Russian Sputnik V vaccine under scrutiny by European institutions. European Commission and European Medicines Agency, new reviews.
Following the announcement of the differences between the batches of Russian Sputnik V vaccine delivered to Slovakia and those examined by the European Medicines Agency (EMA), USRPLUS MEP Vlad Gheorghe has called on the European institutions to intervene to have the serum produced by the Russian Direct Investment Fund re-examined. The request comes after the Russian manufacturer insisted on the return of doses. The reason is that the Slovak State Institute for Drug Control have spotted a different composition from those sent by Russia to EMA and the scientific journal Lancet.

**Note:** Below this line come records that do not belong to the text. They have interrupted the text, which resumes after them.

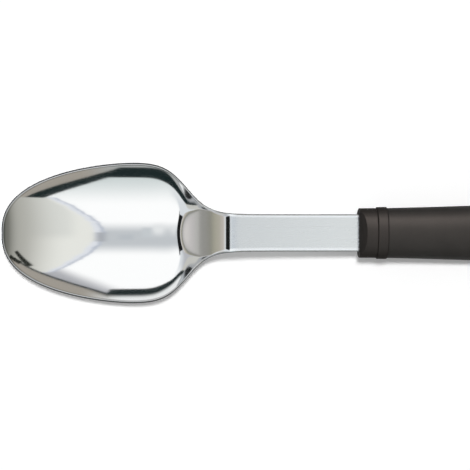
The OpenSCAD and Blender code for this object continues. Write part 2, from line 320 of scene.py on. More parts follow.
def swell(u):
    """Eases from 0 to 1 as u does."""
    return (1 - np.cos(np.pi * np.clip(u, 0, 1))) / 2


def handle_half(h, x):
    """Half width and half height of the handle at x from its front face."""
    mid, tail_x = h.belly_x / 2, h.length - h.tail_l
    u = np.clip((x - tail_x) / h.tail_l, 0, 1)
    end = (1 - u**BUTT_POWER) ** (1 / BUTT_POWER)
    wide = h.front_w + (h.belly_w - h.front_w) * swell(x / h.belly_x)
    rise = h.front_h + (h.belly_h - h.front_h) * swell(x / mid)
    drop = h.belly_h + (h.tail_h - h.belly_h) * swell((x - mid) / (tail_x - mid))
    return wide * end / 2, np.where(x < mid, rise, drop) * end / 2


def axis_height(h):
    """Height of the handle's axis at its front face, with the butt on the ground."""
    x = np.linspace(0, h.length, 2000)
    return float((x * math.sin(h.droop) + handle_half(h, x)[1] * math.cos(h.droop)).max())


def handle_place(h):
    """Turns a shape drawn along the handle's own axis into the spoon's frame."""
    move = Matrix.Translation((TIP_X + h.front_x, 0, axis_height(h)))
    return move @ Matrix.Rotation(h.droop, 4, "Y")


# How far wear rounds the rim's inner corner, as a share of the bowl's depth
RIM_WEAR = 0.004
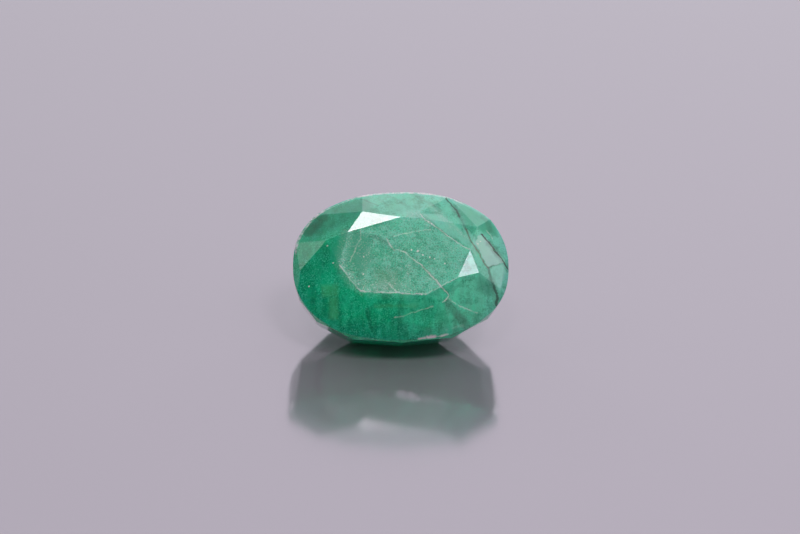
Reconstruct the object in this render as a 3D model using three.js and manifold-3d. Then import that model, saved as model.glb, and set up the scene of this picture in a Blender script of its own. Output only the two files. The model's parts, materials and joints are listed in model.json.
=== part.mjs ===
// An oval faceted emerald, lying as a loose cut stone lies: on one of its pavilion facets,
// so that the table leans forward. Millimetres and degrees, +Z up, the surface at Z = 0.
//
// The stone is cut in its own frame first: table towards +Z, length along X, and the
// girdle's upper edge at Z = 0. Every facet is one flat cut, as a cutter's lap makes it.
import * as THREE from 'three';
import { mergeVertices } from 'three/addons/utils/BufferGeometryUtils.js';
import Module from 'manifold-3d';

// Outline of the girdle: an oval with slightly full corners
const LENGTH = 14.0;
const WIDTH = 10.15;
const OUTLINE_POWER = 2.3; // 2 is a plain ellipse, and a larger power fills the corners
const OUTLINE_STEPS = 160;
const GIRDLE_THICKNESS = 0.3;

// Crown: a table of eight uneven sides, eight stars, eight mains and sixteen upper girdle
// facets. The cut is hand-made and uneven, so each table corner has its own place.
const CROWN_HEIGHT = 1.2;
const STAR_TIP_HEIGHT = 0.95;
const TABLE_CORNERS = [ // x and y of each corner, counter-clockwise from the right-hand end
  [4.42, 0.52], [1.3, 2.82], [0.02, 2.9], [-3.44, 1.92],
  [-4.03, -0.33], [-2.68, -2.14], [1.43, -2.43], [3.57, -1.3],
];
// Where the main under each corner meets the girdle, as an angle about the stone's axis
const MAIN_ANGLES = [0, 55, 85, 146.5, 186, 218, 280, 327.5];
// A narrow steep flat thins the crown's edge at each end
const END_FLAT_AZIMUTHS = [181, 350];
const END_FLAT_ANGLE = 45;
const END_FLAT_REACH = 6.75; // from the axis, level with the girdle's upper edge

// Pavilion: a steep belly of sixteen facets, eight mains, and eight shallow culet facets. The
// belly's facets are given for a quarter of the oval, as the turn of each from the long side,
// and the mains at the ends of the oval are further out than those at its sides.
const BELLY_TURNS = [5, 28, 54, 75];
const BELLY_ANGLE = { ends: 82, sides: 76 };
const PAVILION_MAINS = 8;
const MAIN_ANGLE = { ends: 50, sides: 44.3 };
const MAIN_DISTANCE = { ends: 7, sides: 5.7 }; // from the middle of the girdle's upper edge
const CULET_ANGLE = 20;
const CULET_DEPTH = 7.2;

// The stone rests on the main that faces this way
const REST_AZIMUTH = 267;

const ROUGH_SPARE = 1; // what is ground off above the table and below the culet
const EMERALD_GREEN = 0x3c9173;
const POLISH_ROUGHNESS = 0.08;
const MERGE_DISTANCE = 1e-5;
const UP = new THREE.Vector3(0, 0, 1);
const degrees = THREE.MathUtils.degToRad;

// A point of the girdle's outline, at an angle about the stone's axis
function outlinePoint(angle, z = 0) {
  const c = Math.cos(angle);
  const s = Math.sin(angle);
  const reach = (
    Math.abs((2 * c) / LENGTH) ** OUTLINE_POWER + Math.abs((2 * s) / WIDTH) ** OUTLINE_POWER
  ) ** (-1 / OUTLINE_POWER);
  return new THREE.Vector3(reach * c, reach * s, z);
}

// The outline's own normal there, level with the girdle
function outlineNormal(angle) {
  const p = outlinePoint(angle);
  const slope = (v, size) => Math.sign(v) * Math.abs((2 * v) / size) ** (OUTLINE_POWER - 1) / size;
  return new THREE.Vector3(slope(p.x, LENGTH), slope(p.y, WIDTH), 0).normalize();
}

// How far the outline reaches in a level direction
function outlineReach(direction) {
  let reach = 0;
  for (let i = 0; i < OUTLINE_STEPS; i++) {
    reach = Math.max(reach, outlinePoint((i / OUTLINE_STEPS) * 2 * Math.PI).dot(direction));
  }
  return reach;
}

// The one point that lies on three planes
function meet(a, b, c) {
  const bc = b.normal.clone().cross(c.normal);
  const ca = c.normal.clone().cross(a.normal);
  const ab = a.normal.clone().cross(b.normal);
  return bc.multiplyScalar(-a.constant)
    .addScaledVector(ca, -b.constant)
    .addScaledVector(ab, -c.constant)
    .divideScalar(a.normal.dot(b.normal.clone().cross(c.normal)));
}

// A plane through three points, facing away from the stone's middle
function facetThrough(a, b, c) {
  const plane = new THREE.Plane().setFromCoplanarPoints(a, b, c);
  return plane.constant > 0 ? plane.negate() : plane;
}

// The level direction that an azimuth names
function levelDirection(azimuth) {
  return new THREE.Vector3(Math.cos(degrees(azimuth)), Math.sin(degrees(azimuth)), 0);
}

// The normal of a facet that faces an azimuth and down, at an angle from the girdle's plane
function downwardNormal(azimuth, angle) {
  const normal = levelDirection(azimuth).multiplyScalar(Math.sin(degrees(angle)));
  return normal.setZ(-Math.cos(degrees(angle)));
}

// A flat across the crown's edge, which faces an azimuth and up
function endFlat(azimuth) {
  const normal = downwardNormal(azimuth, END_FLAT_ANGLE);
  normal.z = -normal.z;
  const edge = levelDirection(azimuth).multiplyScalar(END_FLAT_REACH);
  return new THREE.Plane(normal, -normal.dot(edge));
}

// The crown's facets, each placed by the points where its neighbours meet it
function crownFacets() {
  const corners = TABLE_CORNERS.map(([x, y]) => new THREE.Vector3(x, y, CROWN_HEIGHT));
  const mains = corners.map((corner, i) => {
    const foot = outlinePoint(degrees(MAIN_ANGLES[i]));
    const outward = outlineNormal(degrees(MAIN_ANGLES[i]));
    const along = new THREE.Vector3(-outward.y, outward.x, 0);
    return facetThrough(corner, foot, foot.clone().add(along));
  });
  const tipLevel = new THREE.Plane(UP, -STAR_TIP_HEIGHT);
  const facets = [new THREE.Plane(UP, -CROWN_HEIGHT), ...mains];
  facets.push(...END_FLAT_AZIMUTHS.map(endFlat));
  corners.forEach((corner, i) => {
    const next = (i + 1) % corners.length;
    const tip = meet(mains[i], mains[next], tipLevel);
    facets.push(facetThrough(corner, corners[next], tip));
    const turn = (MAIN_ANGLES[next] - MAIN_ANGLES[i] + 360) % 360;
    const from = outlinePoint(degrees(MAIN_ANGLES[i]));
    const middle = outlinePoint(degrees(MAIN_ANGLES[i] + turn / 2));
    const to = outlinePoint(degrees(MAIN_ANGLES[next]));
    facets.push(facetThrough(tip, from, middle), facetThrough(tip, middle, to));
  });
  return facets;
}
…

In an official letter the MEP calls for a European investigation into the Sputnik V vaccine doses received by Slovakia. The letter is addressed to the European Commissioner for Health and Food Safety, Stella Kyriakides, EMA Executive Director Emer Cooke and Slovak Health Minister Vladimír Lengvarský. He invokes the EU’s regulatory powers alongside national health authorities. They need to guarantee European citizens that they receive only safe and scientifically tested vaccines. The MEP justifies the need for European intervention by the fact that the Slovak authorities have not been able to carry out a full examination. The Russian side refused to provide the necessary documents on the safety of the serum.
Vlad Gheorghe, lawyer, considers the case of the Russian serum in Slovakia a “precedent that requires maximum attention from the European Medicines Agency”. He is warning of an alarming situation that could pose a direct risk to public health in the Member States. This is especially dangerous as it comes at a sensitive time in the fight against COVID-19. It could jeopardise citizens’ trust in EU and national authorities.
The USRPLUS MEP explicitly cites unfair trade practices in the case of Russia. He speaks of the deliberate undermining of the European Union’s common position on vaccination against the new coronavirus.
“Only 4.3% of the Russian population has so far been vaccinated with Sputnik V, the only serum available for immunisation against Covid19 in this country”, Vlad Gheorghe points out in the context of Russia’s aggressive strategy to promote the export of the serum to European Member States and beyond.
The scandal in Slovakia comes after the EMA confirmed on 7 April that it was reviewing how tests for the Sputnik V vaccine were carried out. It is already in the process of ongoing evaluation. The Russian vaccine is not authorised in the European Union. But it is present in 59 countries and will be produced including in Italy, following an agreement. Germany recently announced that it is waiting for European authorisation of the Russian serum before buying 2.5 million doses. Of the EU countries, only Hungary has used Sputnik V vaccine, as well as the Chinese Sinopharm serum. Neither is declared safe by the relevant European authority.